In North Carolina, researchers learned that the required replacement of principals had no effect on teachers’ perceptions of the quality of leadership, perhaps because many of the new principals were inexperienced. Such findings point to the importance of understanding how interventions work within local contexts. It’s hard to learn these lessons from a national study.

Making matters worse, the national study didn’t publish outcomes until after the SIG work was completed; that is the Education Department’s practice, but it meant delay for policymakers and practitioners eager to learn what worked under SIG and why.

All of this calls for a different approach to education research, one based on a federal-state partnership. Toward that end, we make three recommendations:

    1. The U.S. Department of Education should use the school outcome and other data it already collects from every public school in each state to generate annual or biennial state-specific studies of school improvement efforts.

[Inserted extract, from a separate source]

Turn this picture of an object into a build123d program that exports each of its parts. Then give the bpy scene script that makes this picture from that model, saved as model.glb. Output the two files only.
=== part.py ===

2. The department should help states conduct their own in-depth studies of school improvement using their greater access to school data and knowledge of educational contexts.

3. The department should initiate a National Research Council committee to synthesize the research in the United States and internationally on turning around low-achieving schools.

This fundamentally different approach to studying program interventions would keep a single, nationwide analysis from being the last word on a program playing out differently in schools and districts across the country. And the new approach can inform how valuable education resources could be used more effectively to improve academic success for our most vulnerable students.